* **What this task involves**: From the line that includes "What three.js and" to the last line of the records, inclusive, repeat each line exactly.

· · · · · · ·

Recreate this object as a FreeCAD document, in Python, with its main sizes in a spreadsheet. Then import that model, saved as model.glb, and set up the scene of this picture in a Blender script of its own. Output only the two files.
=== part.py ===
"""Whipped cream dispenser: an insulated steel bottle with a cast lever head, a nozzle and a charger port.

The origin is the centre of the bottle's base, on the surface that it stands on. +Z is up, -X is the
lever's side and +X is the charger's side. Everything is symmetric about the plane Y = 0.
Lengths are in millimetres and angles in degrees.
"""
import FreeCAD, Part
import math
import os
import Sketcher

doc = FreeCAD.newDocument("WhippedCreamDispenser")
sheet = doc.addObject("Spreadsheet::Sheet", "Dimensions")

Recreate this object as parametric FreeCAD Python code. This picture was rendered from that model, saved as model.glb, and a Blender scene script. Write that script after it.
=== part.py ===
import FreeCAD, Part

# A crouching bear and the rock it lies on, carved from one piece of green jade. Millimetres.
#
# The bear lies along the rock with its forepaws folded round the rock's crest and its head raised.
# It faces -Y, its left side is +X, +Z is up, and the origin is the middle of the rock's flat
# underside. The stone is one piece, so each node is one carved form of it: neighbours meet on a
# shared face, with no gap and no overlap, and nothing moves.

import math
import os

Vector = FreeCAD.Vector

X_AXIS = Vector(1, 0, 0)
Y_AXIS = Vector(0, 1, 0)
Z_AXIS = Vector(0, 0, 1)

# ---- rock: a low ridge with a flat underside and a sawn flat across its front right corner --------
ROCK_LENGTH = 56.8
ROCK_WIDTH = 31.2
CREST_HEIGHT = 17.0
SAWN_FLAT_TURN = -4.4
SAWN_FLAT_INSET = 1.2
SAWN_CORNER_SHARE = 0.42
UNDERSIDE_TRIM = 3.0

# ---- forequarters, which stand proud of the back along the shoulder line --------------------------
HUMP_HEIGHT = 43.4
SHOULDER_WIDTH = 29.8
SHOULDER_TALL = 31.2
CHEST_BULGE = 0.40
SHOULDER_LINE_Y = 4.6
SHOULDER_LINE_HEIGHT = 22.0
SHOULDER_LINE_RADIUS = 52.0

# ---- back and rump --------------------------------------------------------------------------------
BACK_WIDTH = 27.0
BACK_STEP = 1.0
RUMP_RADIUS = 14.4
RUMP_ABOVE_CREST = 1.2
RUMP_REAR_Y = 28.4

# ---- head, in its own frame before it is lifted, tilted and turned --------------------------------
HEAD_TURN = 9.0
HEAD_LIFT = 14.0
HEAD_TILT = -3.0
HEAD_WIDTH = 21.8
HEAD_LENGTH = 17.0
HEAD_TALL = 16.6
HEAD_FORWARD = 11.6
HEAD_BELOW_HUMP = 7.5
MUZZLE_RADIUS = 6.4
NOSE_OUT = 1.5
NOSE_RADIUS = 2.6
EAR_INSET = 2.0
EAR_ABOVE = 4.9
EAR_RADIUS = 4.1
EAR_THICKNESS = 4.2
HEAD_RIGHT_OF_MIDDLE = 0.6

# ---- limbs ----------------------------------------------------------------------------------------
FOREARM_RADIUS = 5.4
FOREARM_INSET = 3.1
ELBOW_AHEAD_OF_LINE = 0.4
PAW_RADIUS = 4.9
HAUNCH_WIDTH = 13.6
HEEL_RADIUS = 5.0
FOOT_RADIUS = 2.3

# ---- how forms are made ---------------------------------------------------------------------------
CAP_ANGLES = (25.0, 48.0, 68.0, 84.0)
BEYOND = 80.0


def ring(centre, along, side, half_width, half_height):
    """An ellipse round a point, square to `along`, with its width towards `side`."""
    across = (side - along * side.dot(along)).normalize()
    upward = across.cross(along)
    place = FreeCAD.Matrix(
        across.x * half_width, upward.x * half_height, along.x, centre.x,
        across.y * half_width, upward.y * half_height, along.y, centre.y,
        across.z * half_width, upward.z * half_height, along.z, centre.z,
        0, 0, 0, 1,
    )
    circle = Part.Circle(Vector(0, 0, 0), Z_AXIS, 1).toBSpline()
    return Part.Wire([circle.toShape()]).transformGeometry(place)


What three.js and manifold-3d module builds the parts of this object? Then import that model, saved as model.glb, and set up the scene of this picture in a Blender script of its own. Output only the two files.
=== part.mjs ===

· · · · · · ·

* **Task solution**:
What three.js and manifold-3d module builds the parts of this object? Then import that model, saved as model.glb, and set up the scene of this picture in a Blender script of its own. Output only the two files.
=== part.mjs ===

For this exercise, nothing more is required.